Must-Reads: Wendell Berry’s The Art of the Common Place exhorts readers to return to the land in order to become “at home” in the world and find wisdom, peace, and well-being. “Agrarianism . . . promises a path toward wholeness with the earth, with each other, and with God, a path founded upon an insight into our proper place within the wider universe.” The needs of the natural and human communities that sustain us must take precedence over our selfish desires, transforming us from exploiters into nurturers.

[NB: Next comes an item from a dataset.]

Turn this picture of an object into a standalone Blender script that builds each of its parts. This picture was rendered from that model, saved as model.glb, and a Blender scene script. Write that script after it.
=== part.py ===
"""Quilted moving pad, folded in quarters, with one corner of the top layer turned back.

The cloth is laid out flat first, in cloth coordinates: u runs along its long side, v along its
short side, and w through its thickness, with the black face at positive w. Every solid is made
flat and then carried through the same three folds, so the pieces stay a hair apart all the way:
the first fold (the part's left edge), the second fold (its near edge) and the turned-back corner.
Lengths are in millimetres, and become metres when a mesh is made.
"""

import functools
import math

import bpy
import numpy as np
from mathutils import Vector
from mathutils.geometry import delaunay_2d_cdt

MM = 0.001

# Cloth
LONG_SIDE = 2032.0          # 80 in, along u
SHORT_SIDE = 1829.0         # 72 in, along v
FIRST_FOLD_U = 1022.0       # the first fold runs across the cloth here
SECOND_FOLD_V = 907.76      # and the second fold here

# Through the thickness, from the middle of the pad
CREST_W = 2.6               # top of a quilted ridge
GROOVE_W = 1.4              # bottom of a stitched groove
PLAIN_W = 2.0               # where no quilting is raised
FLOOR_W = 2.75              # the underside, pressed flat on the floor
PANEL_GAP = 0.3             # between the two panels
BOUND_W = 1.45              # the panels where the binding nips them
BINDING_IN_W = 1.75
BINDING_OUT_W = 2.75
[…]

Travelling through Italy, Egypt, and the Holy Land in the footsteps of Saint Francis, Ernest Raymond captures the beautiful and intimate connection Francis had with the world surrounding him. In the Steps of St. Francis includes Francis’ “Sermon to the Birds” and “Canticle of the Sun,” which express the love he had for the Creator and his creation. As Raymond writes, “Here, among the thistles and the stones, were moments of communion, illumination, and knowledge that are of greater importance to our race than the most heralded discoveries of science.” Francis’ impact on science, art, literature, and religion have established him as patron saint of the environment.

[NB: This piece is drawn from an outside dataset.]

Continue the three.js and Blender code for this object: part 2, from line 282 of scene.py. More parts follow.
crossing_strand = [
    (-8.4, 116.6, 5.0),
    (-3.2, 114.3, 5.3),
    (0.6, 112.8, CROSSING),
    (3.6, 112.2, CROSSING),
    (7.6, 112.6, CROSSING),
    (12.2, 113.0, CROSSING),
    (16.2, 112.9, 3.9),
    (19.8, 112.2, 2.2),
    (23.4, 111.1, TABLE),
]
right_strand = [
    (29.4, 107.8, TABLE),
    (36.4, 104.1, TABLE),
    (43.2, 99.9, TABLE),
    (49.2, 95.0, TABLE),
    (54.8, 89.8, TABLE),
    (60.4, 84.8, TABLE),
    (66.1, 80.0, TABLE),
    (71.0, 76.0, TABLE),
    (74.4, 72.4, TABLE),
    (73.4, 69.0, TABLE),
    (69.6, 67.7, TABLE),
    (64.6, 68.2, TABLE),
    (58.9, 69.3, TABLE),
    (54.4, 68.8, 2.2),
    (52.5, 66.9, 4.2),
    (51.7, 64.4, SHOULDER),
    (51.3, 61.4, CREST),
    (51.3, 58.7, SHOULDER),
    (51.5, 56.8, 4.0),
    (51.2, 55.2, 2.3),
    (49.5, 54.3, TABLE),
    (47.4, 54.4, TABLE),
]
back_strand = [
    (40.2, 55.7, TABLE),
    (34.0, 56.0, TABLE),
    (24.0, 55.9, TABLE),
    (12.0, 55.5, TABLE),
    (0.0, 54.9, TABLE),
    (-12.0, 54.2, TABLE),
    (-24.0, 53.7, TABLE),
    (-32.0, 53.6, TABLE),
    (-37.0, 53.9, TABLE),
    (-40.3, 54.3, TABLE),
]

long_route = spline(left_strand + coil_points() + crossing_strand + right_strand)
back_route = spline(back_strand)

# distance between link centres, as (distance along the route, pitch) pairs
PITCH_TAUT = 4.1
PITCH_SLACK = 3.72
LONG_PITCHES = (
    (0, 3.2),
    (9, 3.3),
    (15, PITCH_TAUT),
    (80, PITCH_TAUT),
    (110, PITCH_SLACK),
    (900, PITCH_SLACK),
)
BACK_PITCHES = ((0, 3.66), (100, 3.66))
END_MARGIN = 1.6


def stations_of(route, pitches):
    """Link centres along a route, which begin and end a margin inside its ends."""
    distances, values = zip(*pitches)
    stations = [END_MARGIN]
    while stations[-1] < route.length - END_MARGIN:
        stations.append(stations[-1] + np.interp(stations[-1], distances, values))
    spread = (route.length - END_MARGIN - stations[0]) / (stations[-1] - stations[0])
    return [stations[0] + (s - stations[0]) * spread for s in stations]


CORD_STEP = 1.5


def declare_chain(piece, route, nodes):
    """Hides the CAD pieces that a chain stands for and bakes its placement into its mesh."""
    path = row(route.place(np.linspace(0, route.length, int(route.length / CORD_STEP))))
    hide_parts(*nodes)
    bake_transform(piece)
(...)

American Earth is an anthology of the environmental writings of authors ranging from Henry David Thoreau to Rebecca Solnit. Included in this volume are prominent authors and activists from the 1800s to the present. The writings of historical giants such as John Muir and Rachel Carson share space with more contemporary voices such as Wendell Berry and Paul Hawken, compiled by Bill McKibben into what is possibly the most comprehensive synthesis of environmental literature of the century.
Recommended: In his heartwarming and heartbreaking collection, Arctic Voices, Subhankar Banerjee compiles thirty-nine descriptive essays and accounts by environmental activists. This collection deliberates the Arctic’s natural diversity and beauty, and how it has been exploited and poisoned for decades, endangering the people, plants, and animals that live there. Banerjee shows how climate change in the Far North is interconnected with the places where the rest of us live. These essays demand that we reconsider the environmental war we are waging on our only home.

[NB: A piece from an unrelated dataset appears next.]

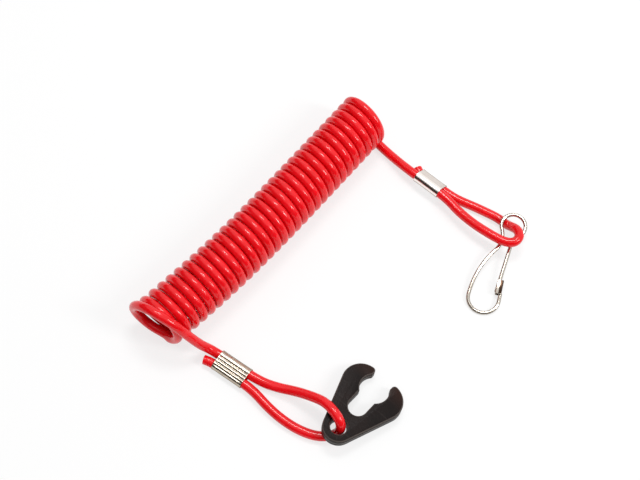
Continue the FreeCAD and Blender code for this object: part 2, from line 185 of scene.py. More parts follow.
def makeCord():
    # one smooth spline over both routes and the coil, with the cord's radius at every point
    points = np.vstack([np.array(keyEndRoute)[::-1], coilPoints(), np.array(clipEndRoute)])
    curve = bpy.data.curves.new("redCord", "CURVE")
    curve.dimensions = "3D"
    curve.resolution_u = cord["stepsPerPoint"]
    spline = curve.splines.new("NURBS")
    spline.points.add(len(points) - 1)
    spline.points.foreach_set("co", np.column_stack([points, np.ones(len(points))]).ravel())
    spline.order_u = 3
    spline.use_endpoint_u = True
    length = splineLength(curve)
    spline.points.foreach_set("radius", np.full(len(points), cord["diameter"] / 2))
    curve.bevel_depth = 1.0  # times each point's own radius
    curve.bevel_resolution = cord["roundness"]
    curve.use_fill_caps = True
    made = bpy.data.objects.new("redCord", curve)
    bpy.context.scene.collection.objects.link(made)
    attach(made, "lanyard")
    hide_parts("coil_cord", "key_end_cord", "clip_end_cord")
    print("cord length", round(length, 3))
    return made


redCord = makeCord()
print("cord made")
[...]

In the twenty essays of his book, The Soul of the Night, Chet Raymo blends cosmology, astronomy, literature, physics, anthropology, history, mythology, carbon atoms, mourning cloaks, and quasars in his search for knowledge of, and faith in, the invisible Creator. “The pilgrimage is one that each of us must take alone, into the realm of the stars and galaxies, to the limits of the universe, to that boundary of space and time where the mind and heart encounter the ultimate mystery, the known unknowable.” For those seeking to gain a deeper understanding of the interconnectivity of science and spirit, this book is a must.
Elizabeth Kolbert’s reporting about ecosystems and species presents a challenging view of the sixth major extinction happening before our eyes. Her book, The Sixth Extinction, describes the details of this approaching apocalypse and paints a vivid global picture of the end of an epoch. Ours. “I try to convey both sides: the excitement of what’s being learned as well as the horror of it,” writes Kolbert. “My hope is that readers of this book will come away with an appreciation of the truly extraordinary moment in which we live.”